Patterns of molecular evolution in a parthenogenic terrestrial isopod (Trichoniscus pusillus)

Abstract

The "paradox of sex" refers to the question of why sexual reproduction is maintained in the wild, despite how costly it is compared to asexual reproduction. Because of these costs, one might expect nature to select for asexual reproduction, yet sex seems to be continually selected for. Multiple hypotheses have been proposed to explain this incongruence, including the niche differentiation hypothesis, the Red Queen hypothesis, and accumulation of harmful mutations in asexual species due to inefficient purifying selection. This study focuses on the accumulation of mutations in two terrestrial isopods, Trichoniscus pusillus, which has sexual diploid and parthenogenic triploid forms, and Hyloniscus riparius, an obligately sexual relative. We surveyed sex ratios of both species in an upstate New York population and obtained RNA-seq data from wild-caught individuals of both species to examine within- and between-species patterns of molecular evolution in protein-coding genes. The sex ratio and RNA-seq data together provide strong evidence that this T. pusillus population is entirely asexual and triploid, while the H. riparius population is sexual and diploid. Although all the wild T. pusillus individuals used for sequencing shared identical genotypes at nearly all SNPs, supporting a clonal origin, heterozygosity and SNP density were much higher in T. pusillus than in the sexually reproducing H. riparius. This observation suggests this parthenogenic lineage may have arisen via mating between two divergent diploid lineages. Between-species sequence comparisons showed no evidence of ineffective purifying selection in the asexual T. pusillus lineage, as measured by the ratio of nonsynonymous to synonymous substitutions (dN/dS ratios). Likewise, there was no difference between T. pusillus and H. riparius in the ratios of nonsynonymous to synonymous SNPs overall (pN/pS). However, pN/pS ratios in T. pusillus were significantly higher when considering only SNPs that may have arisen via recent mutation after the transition to parthenogenesis. Thus, these recent SNPs are consistent with the hypothesis that purifying selection is less effective against new mutations in asexual lineages, but only over long time scales. This system provides a useful model for future studies on the evolutionary tradeoffs between sexual and asexual reproduction in nature.

Keywords: Oniscidea; Paradox of sex; Parthenogenesis; Trichoniscidae; dN/dS; pN/pS.

Figure 1. Allele read count ratio distribution.

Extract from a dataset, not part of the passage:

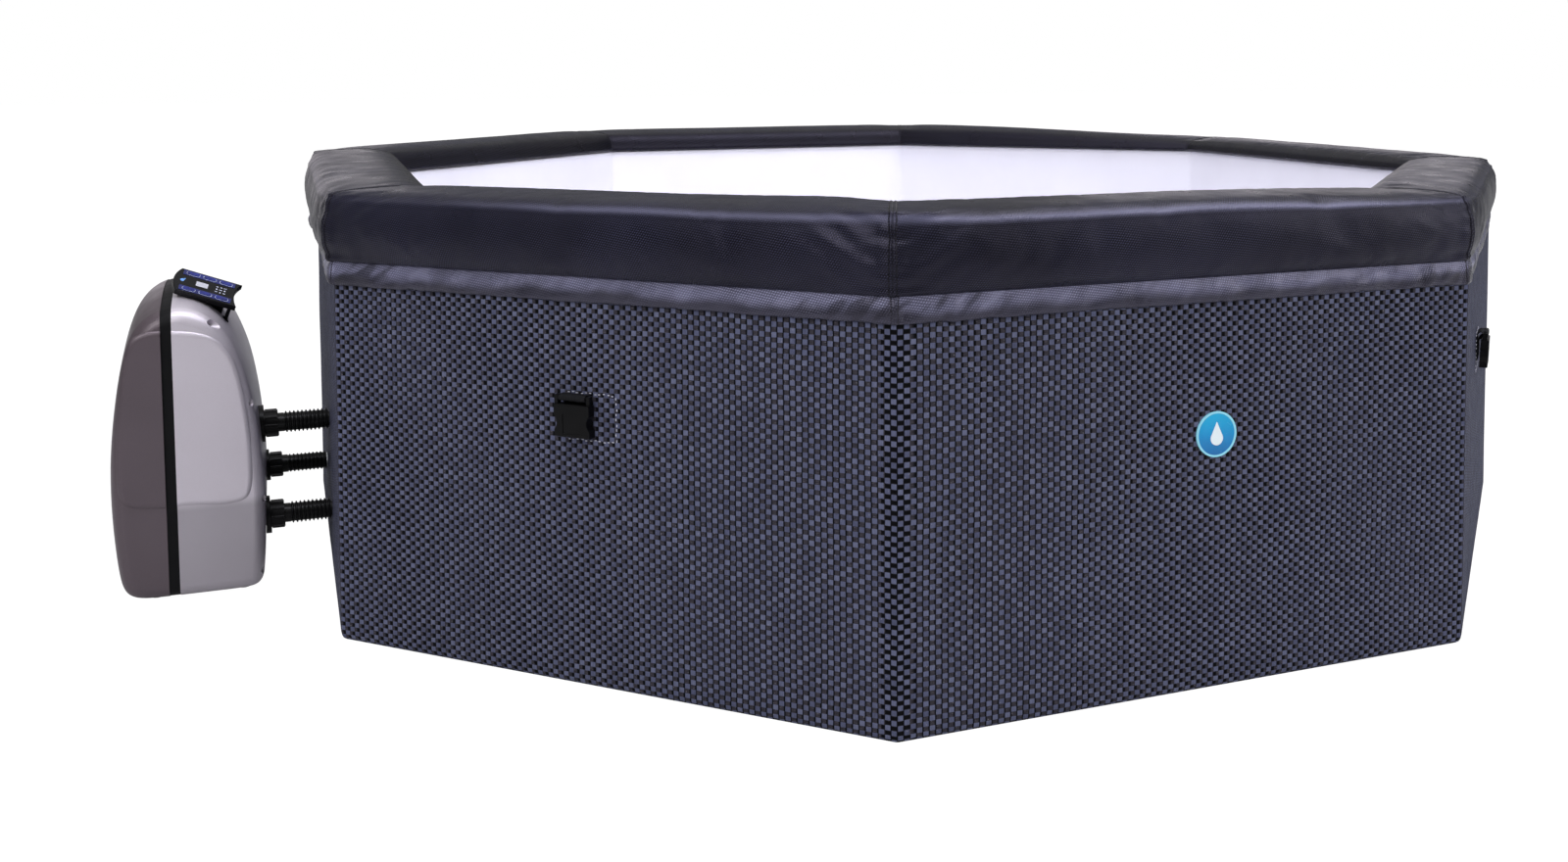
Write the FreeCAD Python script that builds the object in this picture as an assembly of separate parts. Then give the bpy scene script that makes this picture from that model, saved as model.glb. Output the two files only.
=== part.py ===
import FreeCAD, Part
import math, os

# Portable octagonal foam-walled hot tub with a floor-standing control unit.
# Millimetres. Origin: centre of the tub's underside, on the ground. +Z up.
# The octagon's flats face +-X, +-Y and the diagonals. The control unit stands off the -X wall.

os.makedirs("parts", exist_ok=True)
V = FreeCAD.Vector

# ---------------- driving dimensions ----------------
ACROSS_FLATS = 1950.0            # outside, at the foot of the wall
WALL_FOOT = ACROSS_FLATS / 2.0   # outer apothem at the foot
WALL_TOP = 952.5                 # outer apothem where the rim starts
WALL_TOP_Z = 510.0
SKIN = 2.0                       # jacket and liner thickness
GAP = 0.3                        # air left between neighbouring pieces
LINER_IN = 818.0                 # inner apothem of the water space
FLOOR_Z = 26.3                   # top of the liner's floor
RIM_TOP_Z = 610.0
RIM_IN = 811.5                   # inner apothem of the rim roll
RIM_SEAM_Z = 511.5
COVER_T = 1.8                    # rim cover skin
SKIRT_BOTTOM_Z = 483.0
SHEET_T = 4.0                    # ground sheet

UNIT_W = 160.0                   # half width of the control unit along Y
UNIT_BOTTOM = 6.0
UNIT_TOP = 446.0
UNIT_DOME = 26.0                 # how far the top falls towards the ends
END_R = 18.0                     # rounding between end faces and sides
SHELL_T = 3.0
BAND_HALF = 7.0                  # half width of the black parting band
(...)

Histogram illustrating the distribution of the proportion of reads containing the reference allele (as opposed to the alternate allele) at each SNP in heterozygous individuals within each species. In T. pusillus, there are two peaks at approximately 0.33 and 0.66 (vertical dashed lines), consistent with triploid genotypes. In H. riparius and T. rathkei, there is one peak at approximately 0.5 (vertical dashed lines), consistent with diploid genotypes.

Figure 2. dN, dS, and dN/dS.

Violin plots of dN, dS, and dN/dS ratios, resulting from pairwise comparisons between T. pusillus vs. T. rathkei, and H. riparius vs. T. rathkei. For dN, the T. pusillus - T. rathkei median was 0.161; H. riparius - T. rathkei median was 0.152; Wilcoxon signed rank test p = 1.4 × 10⁻⁶⁹. For dS, the T. pusillus - T. rathkei median was 7.22; H. riparius - T. rathkei median was 6.60; Wilcoxon signed rank test p = 4.0 × 10⁻¹¹. For dN/dS, the T. pusillus - T. rathkei median was 0.019; H. riparius - T. rathkei median was 0.021; Wilcoxon signed rank test p = 1.2 × 10⁻⁶.